My mum (65+) is addicted to Duolingo. She has been practicing English for a year. They gamified the app well. She did not learn much though.

somethoughts

15 hours ago

I'd have to say I find the most interesting part of this article is that it is in the WSJ.

This feels more like it belongs as a fun musing in the New York Times or Atlantic that has a slight twinge of "I'm a bit more intellectual than tho" smugness to it.
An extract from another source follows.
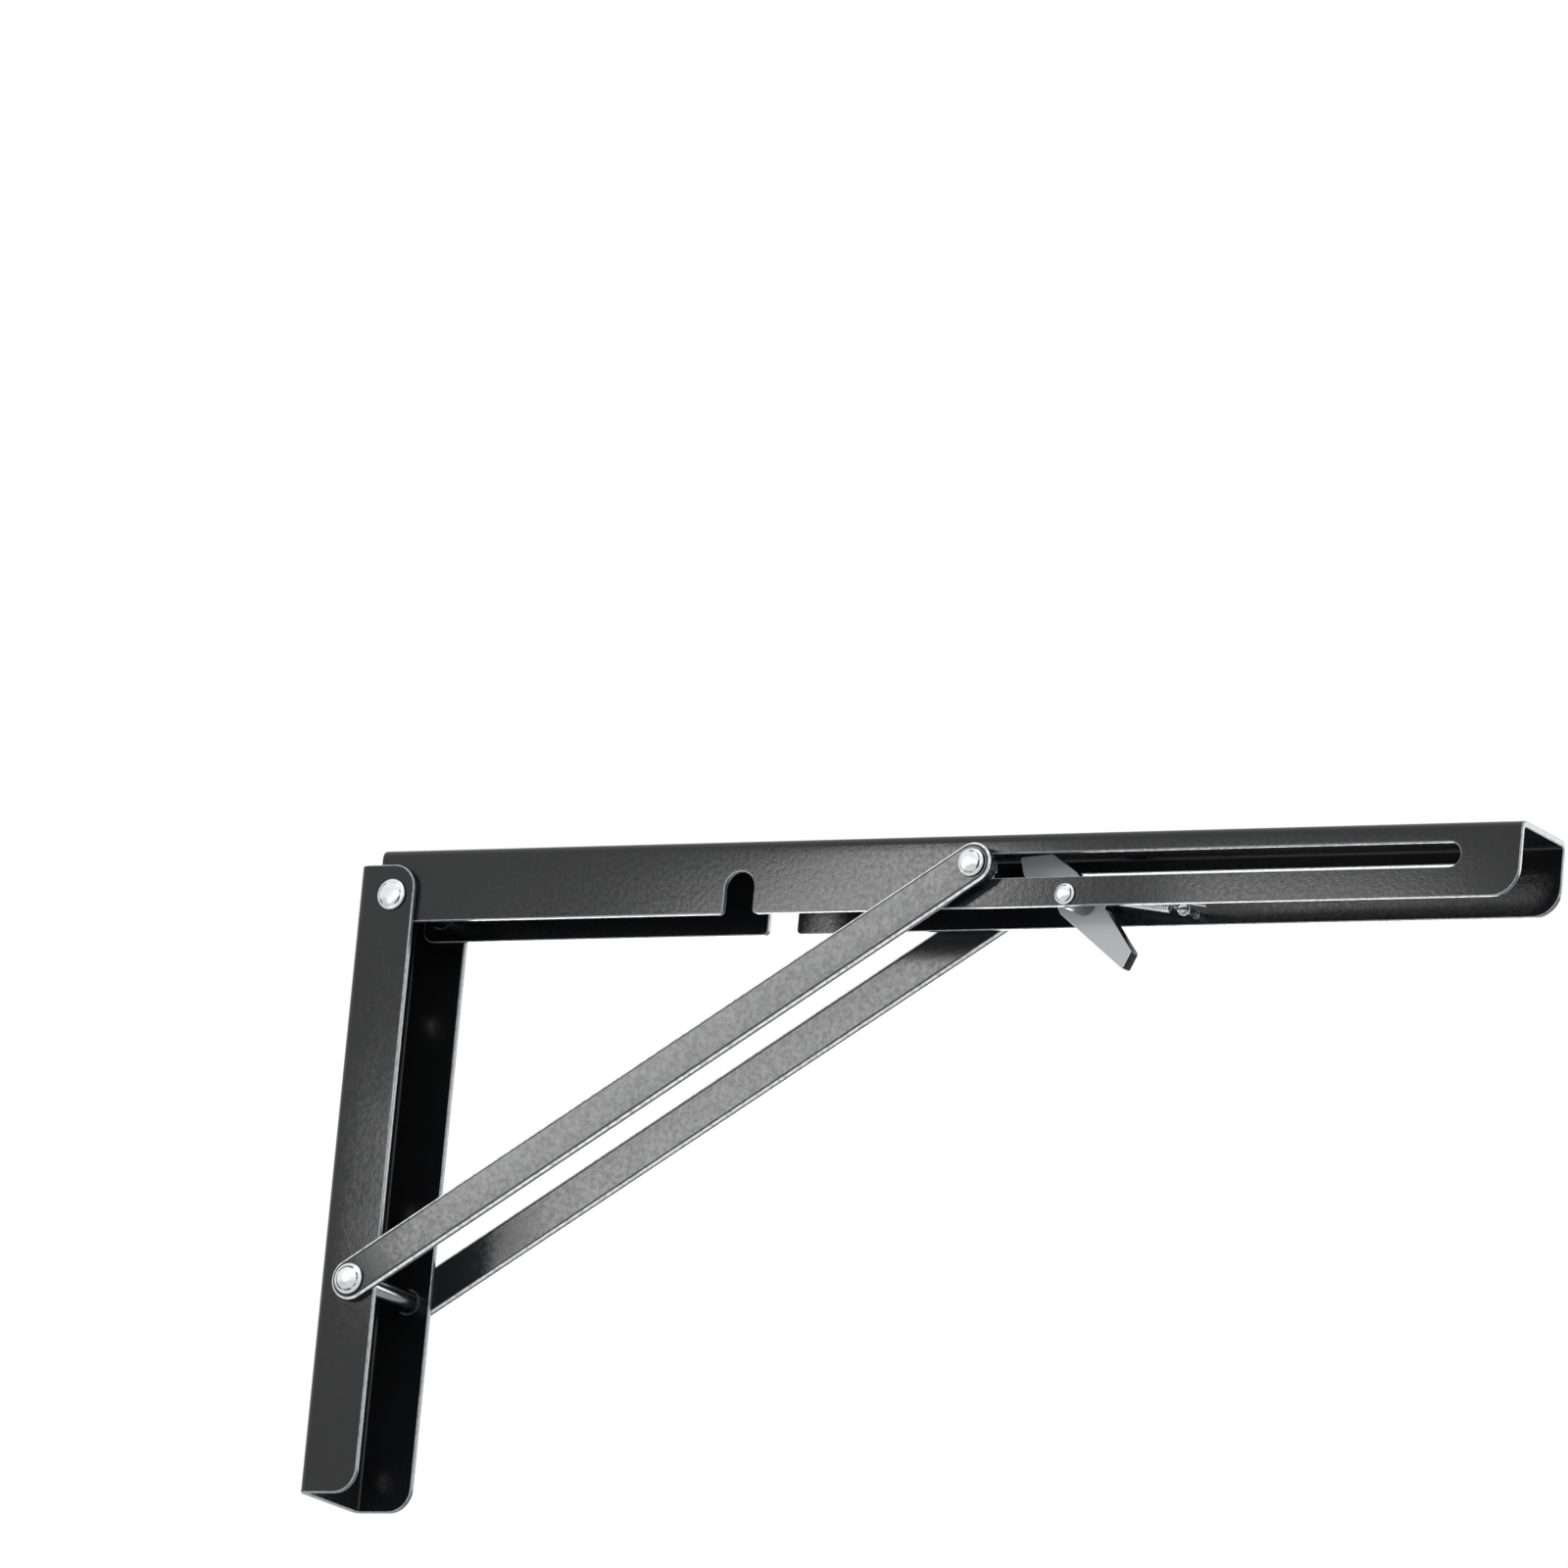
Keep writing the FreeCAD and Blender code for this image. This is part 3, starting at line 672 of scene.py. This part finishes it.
for side, end_name in SIDES:
    bar = sheet_piece("brace_bar_" + end_name + "_flat", stadium(foot_point, slider_point, BAR_HALF),
                      [circle(foot_point, RIVET_HOLE), circle(slider_point, RIVET_HOLE)], [],
                      flat_on(side * bar_outer, side), BAR, bar_coat, BAR_EDGE_RADIUS)
    stand_for(bar, "brace_bar_" + end_name)

# %% [markdown]
# The latch lever is the thickest blank, 5 mm. Its outline is a nose and a handle with small
# rounded corners and a round boss between them. Seen from the boss's middle the outline goes
# round just once, so the boss is added by pushing every point that lies nearer out to its radius.

# %% Latch lever
LEVER, LEVER_HOLE, BOSS, SPRING_HOLE = 5.0, 2.55, 7.5, 0.9
LEVER_CORNER, LEVER_STEP, LEVER_EDGE_RADIUS = 0.8, 0.4, 0.25
SPRING_HOLE_SHIFT = (4.5, 3.5)
lever_corners = [(-22.5, 9.5), (-13.0, 5.0), (-8.5, -3.0), (15.3, -21.4), (18.0, -15.6), (8.5, -3.0),
                 (-4.0, 10.4), (-13.0, 16.4), (-24.5, 15.6)]
latch_point = np.array([PIVOT_X + LATCH, LATCH_RISE])
spring_point = latch_point + SPRING_HOLE_SHIFT
lever_loop = dense(rounded(lever_corners, LEVER_CORNER), LEVER_STEP)
from_boss = np.linalg.norm(lever_loop, axis=1)[:, None]
lever_loop = lever_loop / from_boss * np.maximum(from_boss, BOSS)
lever = sheet_piece("latch_lever_plate", lever_loop + latch_point,
                    [circle(latch_point, LEVER_HOLE), circle(spring_point, SPRING_HOLE)], [],
                    flat_on(-LEVER / 2, -1), LEVER, lever_coat_painted_reflection, LEVER_EDGE_RADIUS)
stand_for(lever, "latch_lever")

# %% [markdown]
# Rivets, sleeves, bushes, washers and spacers are turned or headed. Each is a profile, radius
# against height, carried once round an axis along Y. A profile that starts and ends on the
# axis is a solid, and one that closes on itself is a ring.

# %% Turned pieces
AROUND = 96
ROUND_SHARP = 50.0


def turned_piece(name, axis, profile, material, ring=False):
    """Surface of two parameters: angle a round the axis and place s along the profile (r, y).
    Point = axis + r(s) (cos a, sin a) in the XZ plane, at height y(s)."""
    profile = np.array(profile, float)
    a = np.linspace(0, 2 * np.pi, AROUND, endpoint=False)
    r, y = profile[:, :1], profile[:, 1:]
    grid = np.stack([axis[0] + r * np.cos(a), y + 0 * a, axis[1] + r * np.sin(a)], -1)
    index = np.arange(len(profile) * AROUND).reshape(-1, AROUND)
    if ring:
        index = np.concatenate([index, index[:1]])
    return mesh_piece(name, grid.reshape(-1, 3) * MM, quads_between(index).tolist(), material, ROUND_SHARP,
                      off_axis=np.repeat(r / r.max(), AROUND))


print("a turned piece has", AROUND, "points round its axis")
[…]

Is it the sign of a post Murdoch WSJ or an attempt to broaden the readership base? Or is it just me and the WSJ Lifestyle section has always had such essays.

JSDevOps

14 hours ago

What a stupid title.

dist-epoch

15 hours ago

As if 20yo don't waste their time playing dumb phone games....

twelve40

15 hours ago

Yours is a boring topic that has been beaten to death. The article is about a more interesting case when someone presumably previously intellectually active and living a healthy life regresses to stupid activities like that. A glimpse of what's ahead.

drewcoo

13 hours ago

Not playing a new game on a smartphone and clinging to older ways may be an early sign of dementia.

Seeing dementia slowly crawl over a personality is much scarier than elders with phone game addictions.

catlikesshrimp

15 hours ago

>"I will treasure the time I have left—reading the Great Books, visiting lands I had read about in the Great Books and sitting with friends in cafes, subtly slipping into our conversation facts about the Great Books I’m reading."

What a boring cliché. Why would old people talk about old stuff nobody cares about? Other's kids, grandkids and grandgrand kids are definitely more interesting and real in comparison.

An old aunt spends all her hours in facebook, which is much less wasteful than her previous gambling addiction.

Before dieing, my grandmother spent all the time she was allowed to watch tv. She didn't even space out, she was really watching the programs all that time. The next day She wouldn't remember what she had or hadn't seen previously. She didn't the content, she could watch soap operas and UFC all the same, and discuss about it along.

As I see it, reduced mental capacities means reduced activity scope.